Frieze New York 2014: Roberta's Pizza. Photography by Marco Scozzaro. Courtesy of Marco Scozzaro/Frieze.
It is in this atmosphere that Frieze New York – a relative new comer to the New York contemporary art circuit – seems to have firmly established its flavor with a distinctly Big Apple note. It is the new American kid sibling to the main London art fair that has been a stalwart of the international art fair calendar for many years. In just its third year, the fair has managed to transform Randall’s Island into a creative melting pot for international art and is firmly now a staple of the contemporary events of the week. Over 190 international dealers exhibit art in a temporary, quarter mile long white tent along the East River. The international feel of the fair in some ways poignantly reflected the dense diversity of its host city and was further enhanced by some of the best New York restaurants, sprinkled over the fair in ‘pop-up’ style. They included notable names like Blue Bottle Coffee, Fat Radish, Frankies, Spuntino, Cantina, and Roberta’s, who’s thin crust broolyn pizza made in a clay oven on site are a feature that sometimes make me question the real reason I keep coming back to Frieze. Among the interesting features this year, Frieze Projects re-staged an on-site hotel – “Al’s Grand Hotel” – which was a re-imagined art project created by the Los Angeles avant-garde artist Allen Ruppersberg in 1971. The temporary hotel came full with a lobby, bar and two rooms, one of which featured a massive crucifix propped up by a volume of Proust, rentable for $350 a night.
Frieze Projects 2014: Al's Grand Hotel (1971) with Public Fiction (2014). Photograph by Marco Scozzaro. Courtesy of Marco Scozzaro / Frieze.

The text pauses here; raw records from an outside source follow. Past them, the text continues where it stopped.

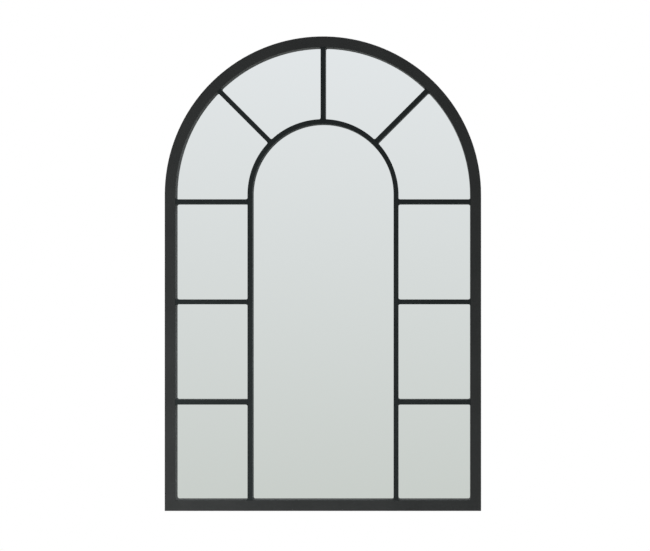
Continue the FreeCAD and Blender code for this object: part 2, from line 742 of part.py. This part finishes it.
def main():
    """Builds the mirror, makes sure that it is sound, and writes one file for each sub-part."""
    parts = all_parts()
    DOC.recompute()
    for item in DOC.Objects:
        if {"Invalid", "Error"} & set(item.State):
            raise RuntimeError(f"{item.Label} failed: {item.State}")
    for part in parts:
        if part.Shape.isNull() or not part.Shape.isValid() or not part.Shape.Solids:
            raise RuntimeError(f"{part.Label} has no valid shape")
    os.makedirs("parts", exist_ok=True)
    for part in parts:
        part.Shape.exportStep(os.path.join("parts", f"{part.Label}.step"))
        box = part.Shape.optimalBoundingBox(False, False)
        print(
            f"{part.Label:24s} solids {len(part.Shape.Solids):2d}  volume {part.Shape.Volume:10.1f}"
            f"  x {box.XMin:8.2f} {box.XMax:8.2f}  y {box.YMin:7.2f} {box.YMax:7.2f}"
            f"  z {box.ZMin:7.2f} {box.ZMax:7.2f}"
        )


main()
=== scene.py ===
"""Looks of the arched window mirror: materials, light, floor and camera. Lengths are in metres."""

import math

import bpy
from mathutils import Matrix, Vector


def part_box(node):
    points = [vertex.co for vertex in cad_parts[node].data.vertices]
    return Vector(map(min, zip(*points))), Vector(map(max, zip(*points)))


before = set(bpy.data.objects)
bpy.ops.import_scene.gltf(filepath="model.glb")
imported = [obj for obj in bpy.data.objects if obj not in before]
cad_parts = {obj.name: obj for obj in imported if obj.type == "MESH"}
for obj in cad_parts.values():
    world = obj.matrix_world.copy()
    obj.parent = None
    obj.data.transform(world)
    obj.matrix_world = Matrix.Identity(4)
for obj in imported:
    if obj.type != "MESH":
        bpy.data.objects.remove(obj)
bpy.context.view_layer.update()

# Camera: the photograph was taken from the right of the middle, square to the mirror. The sideways shift of
# the lens brings the mirror back to the middle of the picture.
CAMERA_PLACE = (0.203, -1.9625, 0.4465)
CAMERA_LENS_MM = 56.98
CAMERA_SENSOR_MM = 36
CAMERA_SHIFT_X = -0.1615

# Powder coats: the darkest and the lightest tone, and how strongly the coat reflects. The bars' coat is
# slightly darker and cooler than the frame's, as in the photograph.
FRAME_COAT = {"dark": (0.0280, 0.0295, 0.0290), "light": (0.0350, 0.0365, 0.0360), "specular": 0.11}
BAR_COAT = {"dark": (0.0200, 0.0240, 0.0240), "light": (0.0255, 0.0300, 0.0300), "specular": 0.03}
COAT_ROUGHNESS = 0.45
COAT_ROUGHNESS_SPREAD = 0.04

# Mirror glass: a point this close to the front or rear of the pane belongs to that face. The mirror's
# roughness varies between two values, and the other faces are rougher by one more.
GLASS_SKIN = 0.0001
MIRROR_COLOR = (0.89, 0.905, 0.9, 1)
GLASS_EDGE_COLOR = (0.16, 0.3, 0.24, 1)
REAR_PAINT_COLOR = (0.2, 0.21, 0.21, 1)
MIRROR_ROUGHNESS = (0.006, 0.02)
OTHER_FACES_ROUGHNESS = 0.4

# Floor: the mirror hangs above it. It fades out between these two shares of its radius.
FLOOR_HEIGHT = -0.45
FLOOR_RADIUS = 1.4
FLOOR_SIDES = 96
FLOOR_FADE = (0.55, 0.98)

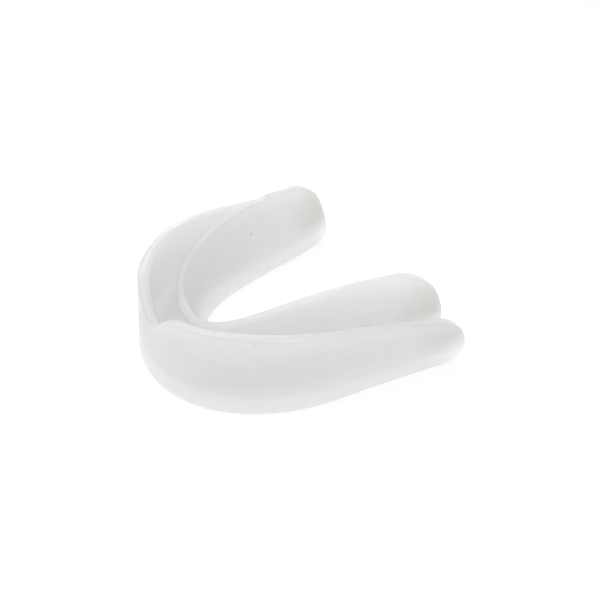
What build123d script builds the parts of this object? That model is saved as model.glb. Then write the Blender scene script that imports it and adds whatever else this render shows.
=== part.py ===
from build123d import *
import os
from math import atan2, cos, degrees, pi

# Upper-jaw mouthguard, one moulded piece, in millimetres.
# X runs across the mouth, with the mirror plane at X = 0. The front teeth sit at -Y and both arms
# end at +Y. +Z points up into the upper jaw. The flat underside rests on Z = 0.

# Plan
LENGTH = 56.15             # front face to where the inner wall's arm ends meet, before rounding
ROUNDED_OFF = 0.15         # how much of that the rounded ends take away
FRONT_Y = -(LENGTH - ROUNDED_OFF) / 2
REAR_Y = FRONT_Y + LENGTH
PLATE_FRONT_WIDTH = 14.4   # bite plate, front to back at the midline
OUTER_SETBACK = 1.5        # the outer wall ends this much ahead of the inner one
OUTER_ARCH = {"front_y": FRONT_Y, "rear_y": REAR_Y - OUTER_SETBACK,
              "half_width": 24.2, "depth": 28.2, "roundness": 2.06, "flare": 6.3, "flare_power": 1.63}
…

Much of Frieze’s unique allure however was in its solo presentations of exhibitions. It was reassuring how many dealers dedicated their booths to single artists. Amongst the highlights this year were New York’s grande dame Barabara Gladstone, who in her first year of participating in the fair, mounted a seminal presentation of 200 works on paper by Carrol Dunham dating from 1979 to the present moment. They were presented on three walls in a grid formation. Akin to pages from a personal memoir, they tracked an artist’s wicked imagination evolving over time in comically grotesque compositions. David Zwirner, another stalwart New York gallery scene exhibited acclaimed Yayoi Kusama’s latest spotted composition, Pumpkin 2014.
Frieze New York 2014: Carroll Dunham, Gladstone Gallery, New York. Photograph by Marco Scozzaro. Courtesy of Marco Scozzaro / Frieze.
A strong favorite of mine was London’s Wilkinson Gallery who showed American avant-garde firebrand artist Joan Jonas. The video and performance artist will represent the United States at the next year’s Venice Biennale. The gallery presented works from 1960 that used mirrored clothing in groundbreaking improvisations hung from the ceiling in addition to to some audacious calligraphic paintings.
Frieze New York 2014, David Zwirner, New York. Photograph by Marco Scozzaro. Courtesy of Marco Scozzaro/Frieze.
But what I have quickly come to enjoy about Frieze New York over the last three years is the refreshing offerings of contemporary art from outside of the North Atlantic axis. Siefer-Semler Gallery from Beirut, displayed two small paintings by the Lebanese-American artist Eltel Adnan that had beautifully balanced and thoughtfully colored abstract compositions. Stevenson Gallery, a gallery from Cape Town displayed a solo presentation of the Dutch photographer Viviane Sassen whose work vacillated between documentary scenes of Senegal and Uganda and abstracted shadow plays. In the Namibiam desert, Sassen positioned mirrors and colored Perspex above the fine red sand; each image shows a single moment, though the series floated in the realm of conceptual thought. There was a strong showing from Brazil this year. Galeria Jaqueline Martins showed historical photographs from Refina Vater, a pioneer of Brazilian art. One series of self-portraits features Vater dresses up as various female archetypes dates from 1975, years before Cindy Sherman took on the mantle, and a style later echoed by Indian artists Pushpamala N. and Clair Arni. Sri Goswami’s Project 88 displayed the works Neha Choksi, Sandiip Mukerjee, Tejal Shah, Shreyas Karle and Raqs media collective in what has come to be known as her signature singular and minimal style.
Frieze New York 2014, Maria Nepomuceno, A Gentil Carioca, Rio de Janeiro. Photograph by Marco Scozzaro. Courtesy of Marco Scozzaro / Frieze.
The juxtaposition of art created in the major geographic centers of the art world, against the more burgeoning regions created an enriching cross-dialogue between emerging and the more established creative strains. There was some commonality bred by basic human concerns that are universal like love, loss and freedom. There was also a commonality developed due to the influence that virtual access in a shrinking world has parlayed on human experience. The art on display represented a post-modern pluralism, yet was nuanced with distinctions that were particular to the geographic spaces and political moments they were made in.
I anticipate and am hopeful for a time that we could have such a celebration and attention to art of the moment in India. It is a challenge for a culture that is bestowed with centuries of exquisite mastery of craft of a representational kind, to move towards embracing art that is less representational and more conceptual in nature. This development of creative expression reflects an aspect of the current trajectory of human evolution. The human industrial consciousness has been an amazing thing and has brought us to the age of iPhones, virtual social communications and Twitter. The art of our moment has evolved as well capturing iconic moments of human social history in a different expression.
Priyanka Mathew is Head of Sales of Modern and Contemporary South Asian Art.